__Directions__: Copy out each line exactly as it appears.

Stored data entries
***

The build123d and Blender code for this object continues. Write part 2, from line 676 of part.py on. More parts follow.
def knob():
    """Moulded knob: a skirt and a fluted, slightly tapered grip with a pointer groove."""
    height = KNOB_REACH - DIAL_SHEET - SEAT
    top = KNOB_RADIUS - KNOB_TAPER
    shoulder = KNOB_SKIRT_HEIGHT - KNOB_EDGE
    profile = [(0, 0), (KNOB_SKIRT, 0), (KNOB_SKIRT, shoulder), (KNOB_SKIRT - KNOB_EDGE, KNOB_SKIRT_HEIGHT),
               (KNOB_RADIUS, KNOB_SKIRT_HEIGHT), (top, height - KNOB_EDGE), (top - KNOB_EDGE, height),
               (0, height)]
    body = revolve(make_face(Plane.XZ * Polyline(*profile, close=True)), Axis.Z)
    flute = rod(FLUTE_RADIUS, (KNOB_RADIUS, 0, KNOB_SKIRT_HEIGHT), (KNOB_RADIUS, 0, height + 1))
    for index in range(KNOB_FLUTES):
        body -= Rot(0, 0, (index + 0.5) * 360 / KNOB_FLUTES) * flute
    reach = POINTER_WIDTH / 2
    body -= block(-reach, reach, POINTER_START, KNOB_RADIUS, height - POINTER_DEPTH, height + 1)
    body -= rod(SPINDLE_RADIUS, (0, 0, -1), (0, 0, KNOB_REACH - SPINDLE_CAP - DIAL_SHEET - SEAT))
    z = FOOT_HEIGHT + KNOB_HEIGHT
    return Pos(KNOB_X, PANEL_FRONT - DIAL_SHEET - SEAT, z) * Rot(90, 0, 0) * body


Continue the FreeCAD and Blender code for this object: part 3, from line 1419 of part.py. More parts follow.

***

__Written response__:
The build123d and Blender code for this object continues. Write part 2, from line 676 of part.py on. More parts follow.
def knob():
    """Moulded knob: a skirt and a fluted, slightly tapered grip with a pointer groove."""
    height = KNOB_REACH - DIAL_SHEET - SEAT
    top = KNOB_RADIUS - KNOB_TAPER
    shoulder = KNOB_SKIRT_HEIGHT - KNOB_EDGE
    profile = [(0, 0), (KNOB_SKIRT, 0), (KNOB_SKIRT, shoulder), (KNOB_SKIRT - KNOB_EDGE, KNOB_SKIRT_HEIGHT),
               (KNOB_RADIUS, KNOB_SKIRT_HEIGHT), (top, height - KNOB_EDGE), (top - KNOB_EDGE, height),
               (0, height)]
    body = revolve(make_face(Plane.XZ * Polyline(*profile, close=True)), Axis.Z)
    flute = rod(FLUTE_RADIUS, (KNOB_RADIUS, 0, KNOB_SKIRT_HEIGHT), (KNOB_RADIUS, 0, height + 1))
    for index in range(KNOB_FLUTES):
        body -= Rot(0, 0, (index + 0.5) * 360 / KNOB_FLUTES) * flute
    reach = POINTER_WIDTH / 2
    body -= block(-reach, reach, POINTER_START, KNOB_RADIUS, height - POINTER_DEPTH, height + 1)
    body -= rod(SPINDLE_RADIUS, (0, 0, -1), (0, 0, KNOB_REACH - SPINDLE_CAP - DIAL_SHEET - SEAT))
    z = FOOT_HEIGHT + KNOB_HEIGHT
    return Pos(KNOB_X, PANEL_FRONT - DIAL_SHEET - SEAT, z) * Rot(90, 0, 0) * body


Continue the FreeCAD and Blender code for this object: part 3, from line 1419 of part.py. More parts follow.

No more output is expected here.